What is needed:
Copy every line of the listing exactly.

━━━ Dataset excerpt ━━━

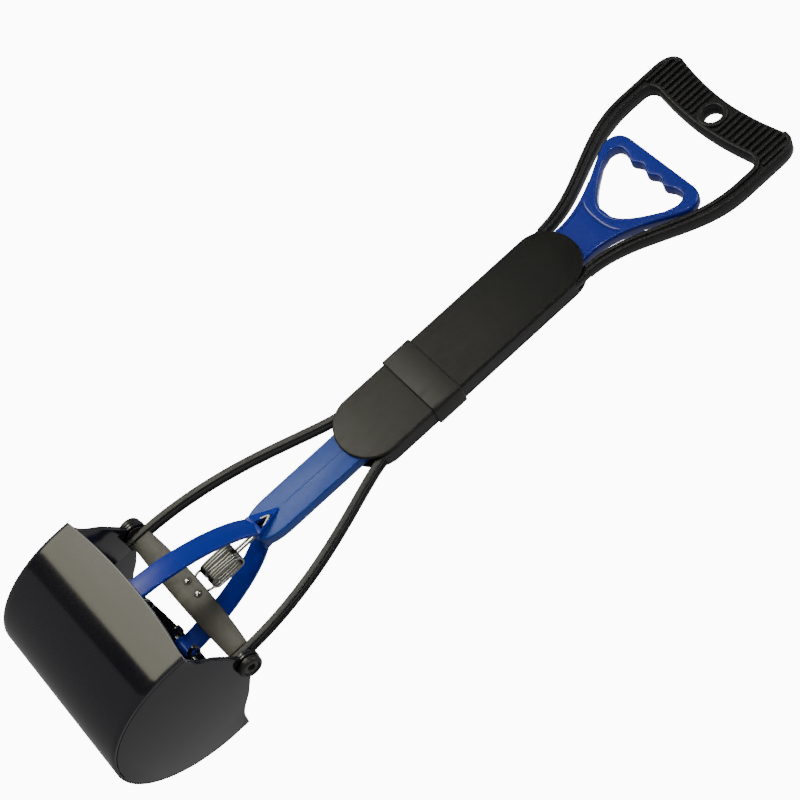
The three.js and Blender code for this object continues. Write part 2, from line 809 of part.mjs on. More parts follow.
function lowerRod() {
  const deep = rodHalfDepth + overrun;
  const hookHalfWidth = wireGapHalf + wireRadius + runGap;
  const hookHalfDepth = wireRadius + runGap;
  const opening = new THREE.Shape();
  opening.moveTo(-hookWindowHalfWidth, hookWindowBottom);
  opening.lineTo(hookWindowHalfWidth, hookWindowBottom);
  opening.lineTo(0, hookWindowTop);
  const slotTop = hookWindowBottom + runGap;
  const slot = block(-hookHalfWidth, hookHalfWidth, -hookHalfDepth, hookHalfDepth, rodEnd - overrun, slotTop);
  let body = alongY(lowerRodOutline(), -rodHalfDepth, rodHalfDepth)
    .subtract(alongY(opening, -deep, deep))
    .subtract(slot)
    .add(rodRamp(-1, -rodKnuckleCore, rodKnuckleCore));
  body = hinged(body, [[0, rodKnuckleCore]], [[rodKnuckleCore, rodHalfWidth + overrun]]);
  return pinBore(body, 0, rodKnuckleHalfWidth + overrun);
}

function armCurve() {
  const rise = armRootZ - armFootZ;
  const at = ([yShare, zShare]) => new THREE.Vector2(armFootY * yShare, armFootZ + rise * zShare);
  const root = new THREE.Vector2(rodHalfDepth + armRootLift, armRootZ);
  const foot = new THREE.Vector2(armFootY, armFootZ);
  return new THREE.CubicBezierCurve(root, at(armShoulderShares), at(armElbowShares), foot);
}

// Front view of an arm: a point high on the rod, a strap, and a wider eye for the pin.
function armPlan() {
  const half = new THREE.Path();
  const eyeTop = armFootZ + armEyeRadius;
  const bottom = armFootZ - armEyeRadius - overrun;
  half.moveTo(0, armApex);
  half.lineTo(armApexHalfWidth, armApex);
  half.lineTo(armHalfWidth, armRootZ);
  half.lineTo(armHalfWidth, eyeTop);
  half.lineTo(armEyeHalfWidth, eyeTop);
  half.lineTo(armEyeHalfWidth, bottom);
  half.lineTo(0, bottom);
  return mirroredShape(half.getPoints(curveSteps));
}

function arm(side) {
  const half = armThickness / 2;
  const face = rodHalfDepth + seam;
  const gusset = new THREE.Shape();
  gusset.moveTo(side * face, armApex);
  gusset.lineTo(side * (face + armGussetReach), armRootZ);
  gusset.lineTo(side * (face + armGussetReach), armRootZ - armThickness);
  gusset.lineTo(side * face, armHeel);
  const wide = armEyeHalfWidth;
  const deep = armFootY + armEyeRadius + overrun;
  const nearRod = side > 0 ? [-overrun, face] : [-face, overrun];
  return alongX(stripShape(armCurve(), -half, half, side), -wide, wide)
    .subtract(block(-wide - overrun, wide + overrun, ...nearRod, armFootZ, armApex))
    .add(alongX(gusset, -wide, wide))
    .add(roundX(side * armFootY, armFootZ, armEyeRadius, -wide, wide))
    .intersect(alongY(armPlan(), -deep, deep))
    .subtract(roundX(side * armFootY, armFootZ, armPinRadius + seam, -wide - overrun, wide + overrun));
}

// Points of a half outline of a shell, a given distance inside its outer face.
function shellArc(side, inset) {
  const points = [];
  for (let i = 0; i <= jawSteps; i++) {
    const angle = (i / jawSteps) * (Math.PI / 2);
    const y = side * (jawHalfDepth - inset) * Math.cos(angle);
    points.push(new THREE.Vector2(y, -jawStraight - (jawRound - inset) * Math.sin(angle)));
  }
  return points;
}

function shellPanel(side) {
  const top = -jawTopMiddle;
  const outer = [new THREE.Vector2(side * jawHalfDepth, top), ...shellArc(side, 0)];
  const inner = [new THREE.Vector2(side * (jawHalfDepth - jawWall), top), ...shellArc(side, jawWall)];
  const panel = new THREE.Shape([...outer, ...inner.reverse()]);
  const half = new THREE.Path();
  const bottom = -jawStraight - jawRound - overrun;
  half.moveTo(0, bottom);
  half.lineTo(jawHalfWidth, bottom);
  half.lineTo(jawHalfWidth, -jawTopSide);
  half.quadraticCurveTo(jawHalfWidth / 2, -jawTopMiddle, 0, -jawTopMiddle);
  const front = mirroredShape(half.getPoints(curveSteps));
  const deep = jawHalfDepth + overrun;
  const lip = lipGap / 2;
  const wide = jawHalfWidth + overrun;
  return alongX(panel, -jawHalfWidth, jawHalfWidth)
    .intersect(alongY(front, -deep, deep))
    .subtract(block(-wide, wide, -lip, lip, bottom, 0));
}

// Top edge of an end cap, from the panel up to the ear.
function capTop(side, edge) {
  const at = ([yShare, zShare]) => new THREE.Vector2(side * jawHalfDepth * yShare, -jawTopSide * zShare);
  const corner = new THREE.Vector2(side * edge, -jawTopSide);
  const curve = new THREE.CubicBezierCurve(
    corner,
    at(capShoulderShares),
    at(capNeckShares),
    at(capSlopeShares),
  );
  const ear = new THREE.Vector2((side * earRadius) / Math.SQRT2, 0);
  return [...curve.getPoints(curveSteps), ear];
}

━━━

Full answer:
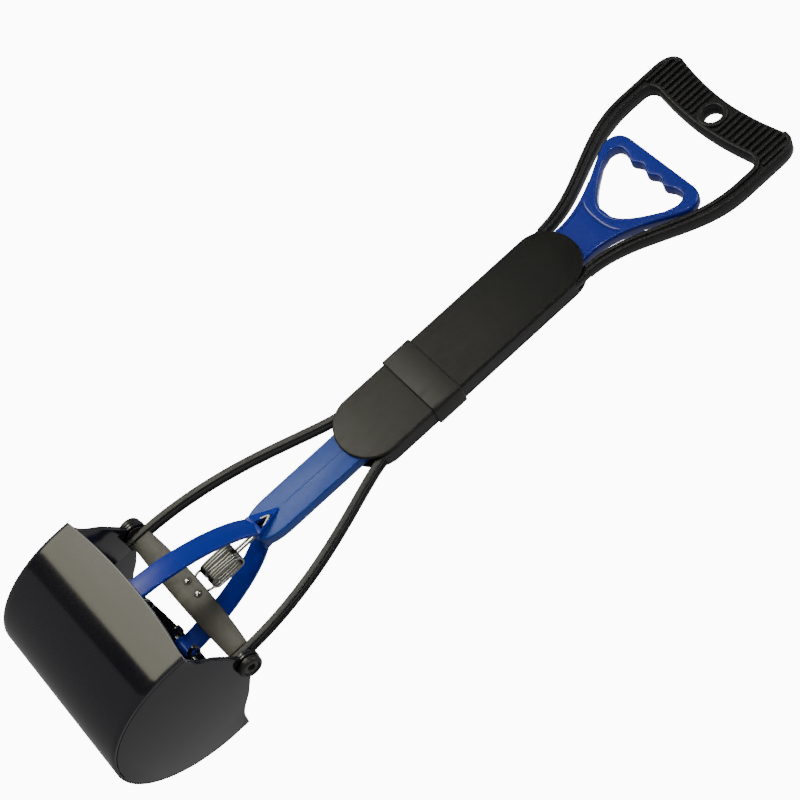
The three.js and Blender code for this object continues. Write part 2, from line 809 of part.mjs on. More parts follow.
function lowerRod() {
  const deep = rodHalfDepth + overrun;
  const hookHalfWidth = wireGapHalf + wireRadius + runGap;
  const hookHalfDepth = wireRadius + runGap;
  const opening = new THREE.Shape();
  opening.moveTo(-hookWindowHalfWidth, hookWindowBottom);
  opening.lineTo(hookWindowHalfWidth, hookWindowBottom);
  opening.lineTo(0, hookWindowTop);
  const slotTop = hookWindowBottom + runGap;
  const slot = block(-hookHalfWidth, hookHalfWidth, -hookHalfDepth, hookHalfDepth, rodEnd - overrun, slotTop);
  let body = alongY(lowerRodOutline(), -rodHalfDepth, rodHalfDepth)
    .subtract(alongY(opening, -deep, deep))
    .subtract(slot)
    .add(rodRamp(-1, -rodKnuckleCore, rodKnuckleCore));
  body = hinged(body, [[0, rodKnuckleCore]], [[rodKnuckleCore, rodHalfWidth + overrun]]);
  return pinBore(body, 0, rodKnuckleHalfWidth + overrun);
}

function armCurve() {
  const rise = armRootZ - armFootZ;
  const at = ([yShare, zShare]) => new THREE.Vector2(armFootY * yShare, armFootZ + rise * zShare);
  const root = new THREE.Vector2(rodHalfDepth + armRootLift, armRootZ);
  const foot = new THREE.Vector2(armFootY, armFootZ);
  return new THREE.CubicBezierCurve(root, at(armShoulderShares), at(armElbowShares), foot);
}

// Front view of an arm: a point high on the rod, a strap, and a wider eye for the pin.
function armPlan() {
  const half = new THREE.Path();
  const eyeTop = armFootZ + armEyeRadius;
  const bottom = armFootZ - armEyeRadius - overrun;
  half.moveTo(0, armApex);
  half.lineTo(armApexHalfWidth, armApex);
  half.lineTo(armHalfWidth, armRootZ);
  half.lineTo(armHalfWidth, eyeTop);
  half.lineTo(armEyeHalfWidth, eyeTop);
  half.lineTo(armEyeHalfWidth, bottom);
  half.lineTo(0, bottom);
  return mirroredShape(half.getPoints(curveSteps));
}

function arm(side) {
  const half = armThickness / 2;
  const face = rodHalfDepth + seam;
  const gusset = new THREE.Shape();
  gusset.moveTo(side * face, armApex);
  gusset.lineTo(side * (face + armGussetReach), armRootZ);
  gusset.lineTo(side * (face + armGussetReach), armRootZ - armThickness);
  gusset.lineTo(side * face, armHeel);
  const wide = armEyeHalfWidth;
  const deep = armFootY + armEyeRadius + overrun;
  const nearRod = side > 0 ? [-overrun, face] : [-face, overrun];
  return alongX(stripShape(armCurve(), -half, half, side), -wide, wide)
    .subtract(block(-wide - overrun, wide + overrun, ...nearRod, armFootZ, armApex))
    .add(alongX(gusset, -wide, wide))
    .add(roundX(side * armFootY, armFootZ, armEyeRadius, -wide, wide))
    .intersect(alongY(armPlan(), -deep, deep))
    .subtract(roundX(side * armFootY, armFootZ, armPinRadius + seam, -wide - overrun, wide + overrun));
}

// Points of a half outline of a shell, a given distance inside its outer face.
function shellArc(side, inset) {
  const points = [];
  for (let i = 0; i <= jawSteps; i++) {
    const angle = (i / jawSteps) * (Math.PI / 2);
    const y = side * (jawHalfDepth - inset) * Math.cos(angle);
    points.push(new THREE.Vector2(y, -jawStraight - (jawRound - inset) * Math.sin(angle)));
  }
  return points;
}

function shellPanel(side) {
  const top = -jawTopMiddle;
  const outer = [new THREE.Vector2(side * jawHalfDepth, top), ...shellArc(side, 0)];
  const inner = [new THREE.Vector2(side * (jawHalfDepth - jawWall), top), ...shellArc(side, jawWall)];
  const panel = new THREE.Shape([...outer, ...inner.reverse()]);
  const half = new THREE.Path();
  const bottom = -jawStraight - jawRound - overrun;
  half.moveTo(0, bottom);
  half.lineTo(jawHalfWidth, bottom);
  half.lineTo(jawHalfWidth, -jawTopSide);
  half.quadraticCurveTo(jawHalfWidth / 2, -jawTopMiddle, 0, -jawTopMiddle);
  const front = mirroredShape(half.getPoints(curveSteps));
  const deep = jawHalfDepth + overrun;
  const lip = lipGap / 2;
  const wide = jawHalfWidth + overrun;
  return alongX(panel, -jawHalfWidth, jawHalfWidth)
    .intersect(alongY(front, -deep, deep))
    .subtract(block(-wide, wide, -lip, lip, bottom, 0));
}

// Top edge of an end cap, from the panel up to the ear.
function capTop(side, edge) {
  const at = ([yShare, zShare]) => new THREE.Vector2(side * jawHalfDepth * yShare, -jawTopSide * zShare);
  const corner = new THREE.Vector2(side * edge, -jawTopSide);
  const curve = new THREE.CubicBezierCurve(
    corner,
    at(capShoulderShares),
    at(capNeckShares),
    at(capSlopeShares),
  );
  const ear = new THREE.Vector2((side * earRadius) / Math.SQRT2, 0);
  return [...curve.getPoints(curveSteps), ear];
}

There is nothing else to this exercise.